Is the data in a file on disk?
├── Yes
│ ├── Is it a .csv or .tsv? → pd.read_csv()
│ ├── Is it a .xlsx or .xls? → pd.read_excel()
│ ├── Is it a .json? → pd.read_json() or json_normalize()
│ └── Is it a .db? → sqlite3 + pd.read_sql()
└── No
└── Is it from the web? → Chapter 13 (APIs and scraping)
Key Principles
-
Try the simple load first. Start with default parameters. If it works, you're done. If not, diagnose and add parameters one at a time.
-
Open mystery files in a text editor. Before guessing at parameters, look at the raw content. The delimiter, header, and encoding issues usually become obvious.
-
Document your loading decisions. Future-you (or your colleague) will need to reload this data. A comment like
# Latin-1 encoding, semicolon delimiter, header on row 4saves hours. -
Let SQL do the heavy lifting.
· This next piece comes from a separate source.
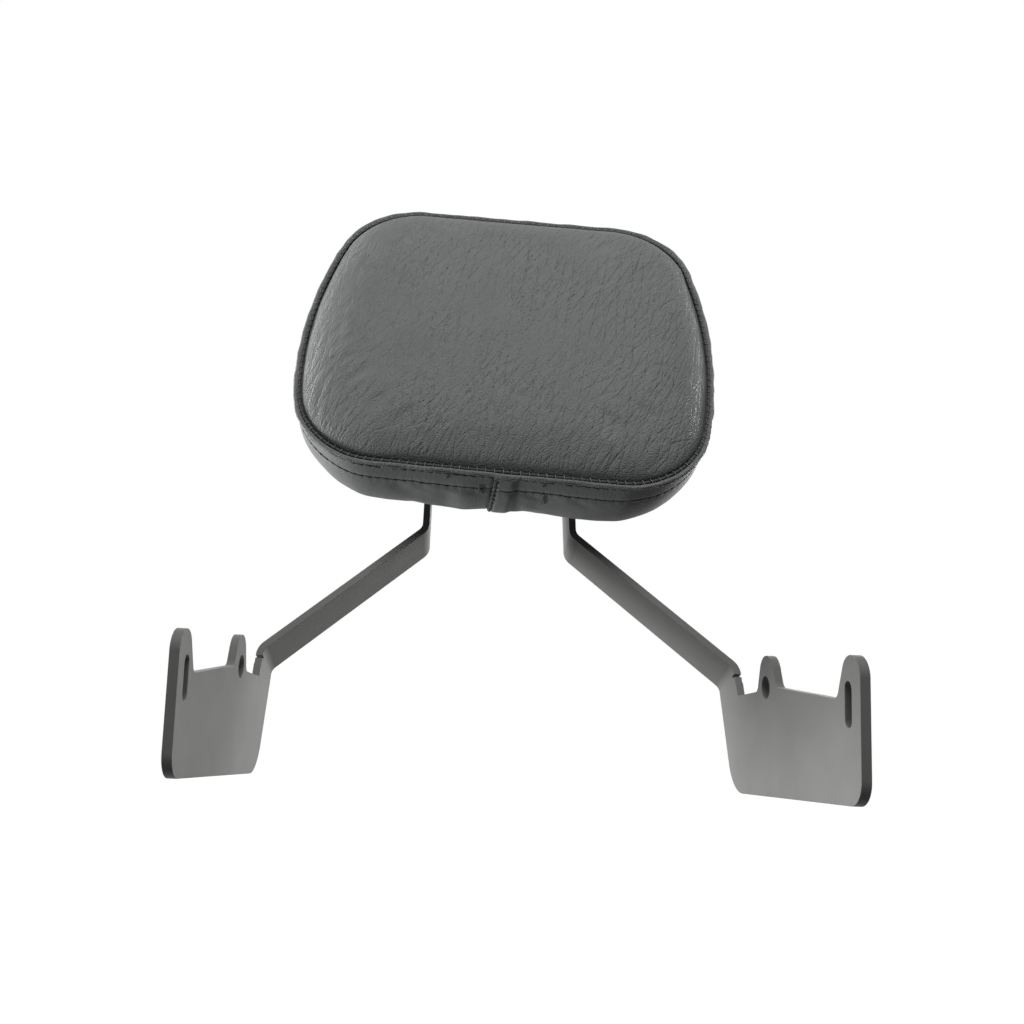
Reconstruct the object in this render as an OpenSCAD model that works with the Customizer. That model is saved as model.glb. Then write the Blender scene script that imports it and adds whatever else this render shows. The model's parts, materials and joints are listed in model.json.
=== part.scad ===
// Sissy bar: two bent steel side brackets that carry an upholstered back pad.
// Millimetres. X runs from the left plate to the right plate, Y runs rearwards
// and Z runs up. The origin lies on the axis of the round holes, midway
// between the two side plates.

/* [Fender] */
// Clear width between the two side plates
fender_w = 252; // [200:1:320]

/* [Side plates] */
// Thickness of the sheet steel that the brackets are cut from
steel_t = 4; // [3:0.5:6]
// Height of the hole axis above the bottom edge
plate_drop = 50; // [42:1:80]
// Round mounting hole diameter
hole_d = 11; // [8:0.5:14]
// Distance from the round hole forward to the slot
slot_ahead = 90.4; // [75:0.1:130]
// Distance from the hole axis down to the middle of the slot
slot_drop = 13; // [10:0.5:18]
// Slot width
slot_w = 6; // [5:0.5:9]
// Slot length from end to end
slot_len = 17.5; // [12:0.5:22]
// Distance from the slot's centre line to the front edge
slot_edge = 10.5; // [8:0.5:16]
// Forward lean of the front edge and of the slot in degrees
front_lean = 9; // [0:1:14]
// Corner radius at the front of the bottom edge
front_corner_r = 11; // [4:1:16]
// Corner radius at the rear of the bottom edge
rear_corner_r = 21; // [6:1:28]
// Tip radius of the ear that holds the slot
slot_ear_r = 8; // [6.5:0.5:9]
// Tip radius of the ear that holds the round hole
hole_ear_r = 9.5; // [8:0.5:11]
// Height of the round-hole ear above the hole axis
hole_ear_up = 15; // [12:0.5:20]
// Fillet radius at the foot of the ears
ear_fillet_r = 4.5; // [2:0.5:6]

/* [Arms] */
// Width of the bent strip
strip_w = 28.5; // [22:0.5:36]
// Distance from the round hole back to the front edge of the strip
arm_back = 48.3; // [40:0.1:70]
// Height of the lower bend above the round hole
arm_up = 11.2; // [6:0.1:20]
// Backward lean of the strip and the pad in degrees
arm_lean = 17; // [5:1:25]
// Angle of each bend in degrees
bend_angle = 47; // [35:1:60]
// Inside radius of the bends
bend_r = 6; // [4:0.5:9]
// Clear width between the two uprights
upright_gap = 82; // [60:1:110]
// Height of the relief cut at the lower bend
relief_h = 1.5; // [1:0.5:2.5]
// Depth of the relief cut at the lower bend
relief_deep = 3; // [2:0.5:5]
// How far the plate edge stands proud of the strip below the relief cut
relief_step = 1; // [0.5:0.25:2]

/* [Pad plate] */
// Height of the steel plate behind the pad
pad_plate_h = 120; // [90:1:130]
// Corner radius of the steel plate
pad_plate_r = 12; // [4:1:20]
// Clear hole for a pad bolt
bolt_hole_d = 6.6; // [6.4:0.1:8]
// Distance from a bolt to the nearest plate edges
bolt_edge = 14; // [10:1:16]
// Clearance between a washer and the upright beside it
bolt_clear = 4.8; // [4:0.2:10]
// Leg of the weld beads
weld_leg = 3; // [2:0.5:4]
// Length of one weld bead
weld_len = 35; // [20:1:38]

/* [Pad] */
// Overall width of the pad
pad_w = 246; // [210:1:300]
// Overall height of the pad
pad_h = 208; // [184:1:260]
// Distance from the upper bend up to the bottom of the pad
pad_rise = 6; // [2:1:20]
// Depth of the side band from the back to the front seam
band_depth = 40; // [30:1:55]
// How far the front panel is crowned forward of its seam
crown_h = 17; // [10:1:24]
// Corner radius of the pad outline
pad_corner_r = 50; // [30:1:56]
// How much farther out the sides reach than the upper corners
shoulder = 9; // [2:0.5:10]
// How far the side band draws in at the corners towards the back
corner_tuck = 7; // [0:0.5:8]
// How far the side band bellies out under the pad
band_belly = 4; // [0:0.5:5]
// Thickness of the cover material
cover_t = 1.2; // [0.8:0.1:2]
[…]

When querying databases, filter and aggregate in SQL before bringing data into pandas. Don't load 10 million rows just to use 1,000.
-
Expect format inconsistencies. When combining data from multiple sources, column names, date formats, encoding, and ID conventions will differ. Budget time for standardization.